**Given instruction**: Transcribe the stretch of entries below from the line with "Keep writing the" through the line with "self.count += len(points)", exactly and with both ends included; leave out all other lines.

**Extracted records**:
——————————
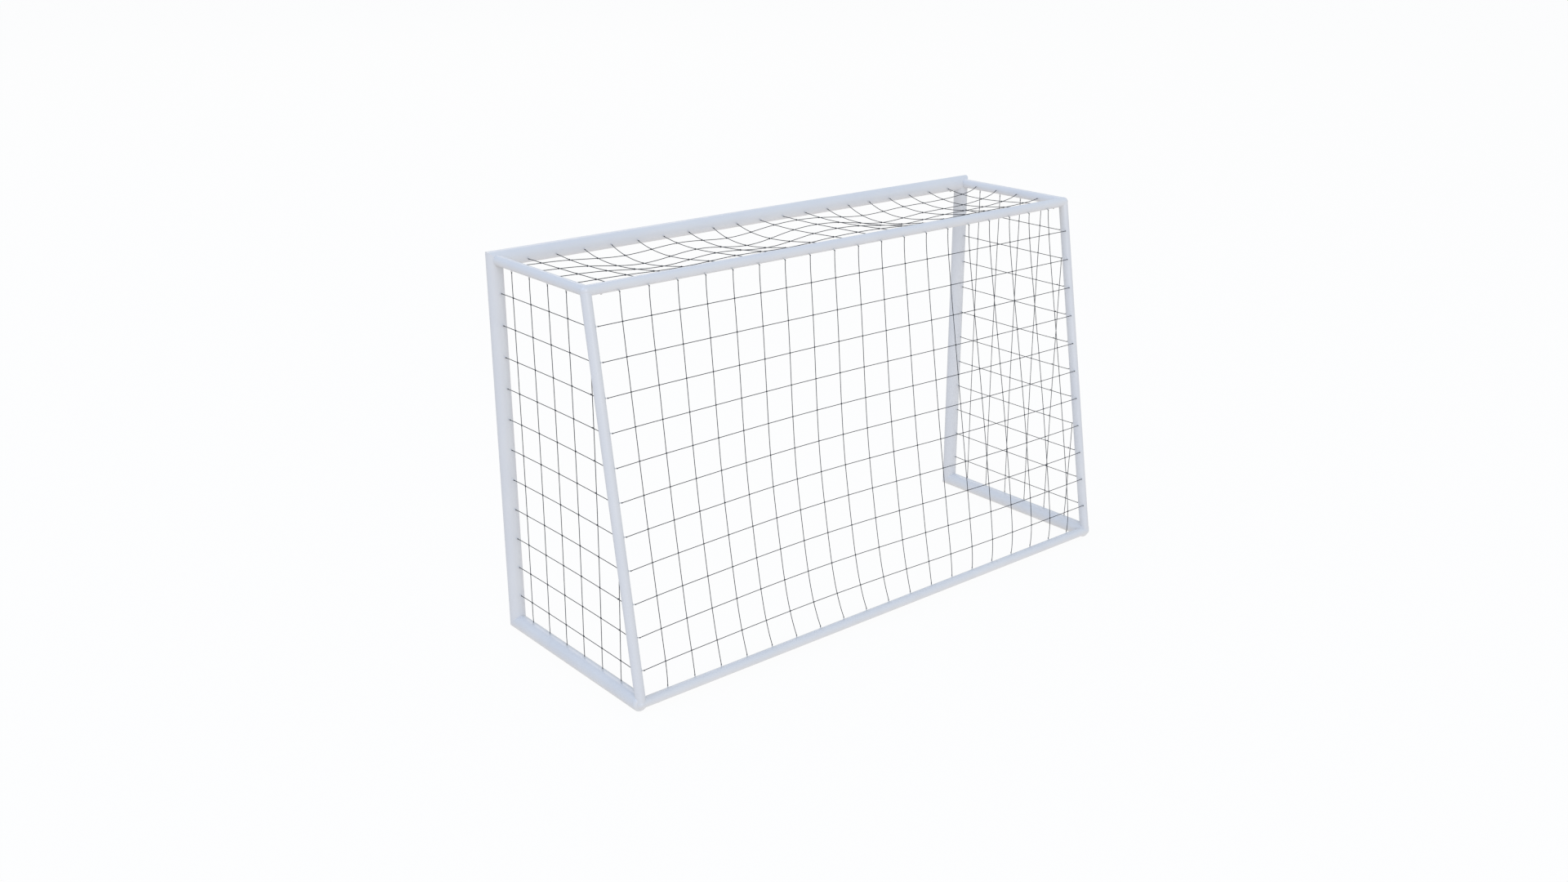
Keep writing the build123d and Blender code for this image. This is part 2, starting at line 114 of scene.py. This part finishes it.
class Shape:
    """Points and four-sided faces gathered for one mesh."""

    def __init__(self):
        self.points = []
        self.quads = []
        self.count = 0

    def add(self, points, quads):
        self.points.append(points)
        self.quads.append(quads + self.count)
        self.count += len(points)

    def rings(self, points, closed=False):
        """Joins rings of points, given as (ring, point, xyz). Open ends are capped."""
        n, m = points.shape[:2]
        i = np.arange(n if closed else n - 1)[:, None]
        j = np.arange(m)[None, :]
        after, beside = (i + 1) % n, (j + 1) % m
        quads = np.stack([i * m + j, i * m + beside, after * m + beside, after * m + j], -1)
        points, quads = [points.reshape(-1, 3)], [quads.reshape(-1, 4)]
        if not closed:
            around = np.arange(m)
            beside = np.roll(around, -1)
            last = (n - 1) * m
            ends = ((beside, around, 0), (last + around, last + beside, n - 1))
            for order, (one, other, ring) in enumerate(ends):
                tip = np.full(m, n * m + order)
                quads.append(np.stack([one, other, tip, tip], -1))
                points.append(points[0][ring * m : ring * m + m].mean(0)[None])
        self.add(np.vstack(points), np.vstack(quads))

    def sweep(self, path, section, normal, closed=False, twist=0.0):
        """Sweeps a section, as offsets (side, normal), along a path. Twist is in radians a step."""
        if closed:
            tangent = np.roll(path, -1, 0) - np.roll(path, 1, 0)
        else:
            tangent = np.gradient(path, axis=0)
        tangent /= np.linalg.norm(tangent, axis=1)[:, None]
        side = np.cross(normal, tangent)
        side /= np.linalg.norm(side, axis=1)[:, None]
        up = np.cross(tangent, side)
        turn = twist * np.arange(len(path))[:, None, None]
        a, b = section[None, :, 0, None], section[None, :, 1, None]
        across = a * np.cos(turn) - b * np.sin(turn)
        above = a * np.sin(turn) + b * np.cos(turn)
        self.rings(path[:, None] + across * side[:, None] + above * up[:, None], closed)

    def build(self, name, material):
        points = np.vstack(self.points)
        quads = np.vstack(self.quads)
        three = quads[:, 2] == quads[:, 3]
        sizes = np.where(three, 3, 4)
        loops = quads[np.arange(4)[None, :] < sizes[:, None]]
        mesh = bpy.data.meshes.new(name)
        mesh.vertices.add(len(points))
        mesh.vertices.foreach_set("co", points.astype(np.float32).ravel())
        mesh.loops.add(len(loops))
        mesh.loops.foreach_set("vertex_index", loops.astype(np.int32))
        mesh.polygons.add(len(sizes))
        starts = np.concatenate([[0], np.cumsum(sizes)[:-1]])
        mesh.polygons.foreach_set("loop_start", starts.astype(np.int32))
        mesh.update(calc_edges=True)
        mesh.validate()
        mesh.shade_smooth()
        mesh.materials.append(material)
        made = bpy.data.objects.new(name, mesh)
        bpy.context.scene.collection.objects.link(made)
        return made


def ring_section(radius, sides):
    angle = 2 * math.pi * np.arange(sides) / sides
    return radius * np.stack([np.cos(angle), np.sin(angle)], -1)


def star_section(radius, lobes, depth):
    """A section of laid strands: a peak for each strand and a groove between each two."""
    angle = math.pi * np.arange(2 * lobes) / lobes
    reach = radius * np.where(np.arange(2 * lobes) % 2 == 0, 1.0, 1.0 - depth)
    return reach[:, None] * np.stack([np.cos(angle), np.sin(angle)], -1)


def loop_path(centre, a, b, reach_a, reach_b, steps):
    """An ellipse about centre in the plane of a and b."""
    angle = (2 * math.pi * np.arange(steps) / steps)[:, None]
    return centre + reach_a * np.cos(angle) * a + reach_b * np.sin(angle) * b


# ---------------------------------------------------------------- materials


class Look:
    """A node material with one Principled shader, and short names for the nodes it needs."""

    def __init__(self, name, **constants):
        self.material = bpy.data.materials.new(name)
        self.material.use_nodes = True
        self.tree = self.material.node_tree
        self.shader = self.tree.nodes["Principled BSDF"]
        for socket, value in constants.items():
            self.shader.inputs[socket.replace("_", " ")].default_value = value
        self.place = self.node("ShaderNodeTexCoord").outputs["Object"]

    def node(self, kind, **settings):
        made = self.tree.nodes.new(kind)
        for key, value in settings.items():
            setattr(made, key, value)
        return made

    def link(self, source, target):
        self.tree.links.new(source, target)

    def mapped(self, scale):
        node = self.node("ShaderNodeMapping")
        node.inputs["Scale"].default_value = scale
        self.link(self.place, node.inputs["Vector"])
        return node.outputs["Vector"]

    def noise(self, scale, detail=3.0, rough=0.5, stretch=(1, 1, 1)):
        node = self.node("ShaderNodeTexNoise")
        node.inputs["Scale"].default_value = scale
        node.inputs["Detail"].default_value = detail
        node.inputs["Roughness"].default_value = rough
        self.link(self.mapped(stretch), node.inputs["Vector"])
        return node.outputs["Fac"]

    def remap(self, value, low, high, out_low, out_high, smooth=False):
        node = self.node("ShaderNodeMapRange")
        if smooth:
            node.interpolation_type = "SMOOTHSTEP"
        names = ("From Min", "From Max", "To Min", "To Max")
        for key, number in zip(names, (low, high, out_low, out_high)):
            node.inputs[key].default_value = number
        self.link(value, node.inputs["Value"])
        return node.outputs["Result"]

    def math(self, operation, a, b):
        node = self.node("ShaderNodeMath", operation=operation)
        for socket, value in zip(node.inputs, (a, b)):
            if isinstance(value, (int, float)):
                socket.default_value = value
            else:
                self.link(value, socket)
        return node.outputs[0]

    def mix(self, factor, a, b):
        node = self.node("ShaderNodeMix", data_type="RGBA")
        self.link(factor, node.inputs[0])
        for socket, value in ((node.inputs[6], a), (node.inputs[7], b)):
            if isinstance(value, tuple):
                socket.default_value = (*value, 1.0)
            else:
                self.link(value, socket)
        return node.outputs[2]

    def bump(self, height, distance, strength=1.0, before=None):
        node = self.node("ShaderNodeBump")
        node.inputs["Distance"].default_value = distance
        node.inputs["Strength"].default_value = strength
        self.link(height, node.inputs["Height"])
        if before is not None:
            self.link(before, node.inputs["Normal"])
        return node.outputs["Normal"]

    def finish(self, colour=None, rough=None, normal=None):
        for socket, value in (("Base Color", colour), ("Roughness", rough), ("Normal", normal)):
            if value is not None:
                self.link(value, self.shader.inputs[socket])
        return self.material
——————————
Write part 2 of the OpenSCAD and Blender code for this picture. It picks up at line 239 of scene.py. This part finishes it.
——————————
**Exercise answer**:
Keep writing the build123d and Blender code for this image. This is part 2, starting at line 114 of scene.py. This part finishes it.
class Shape:
    """Points and four-sided faces gathered for one mesh."""

    def __init__(self):
        self.points = []
        self.quads = []
        self.count = 0

    def add(self, points, quads):
        self.points.append(points)
        self.quads.append(quads + self.count)
        self.count += len(points)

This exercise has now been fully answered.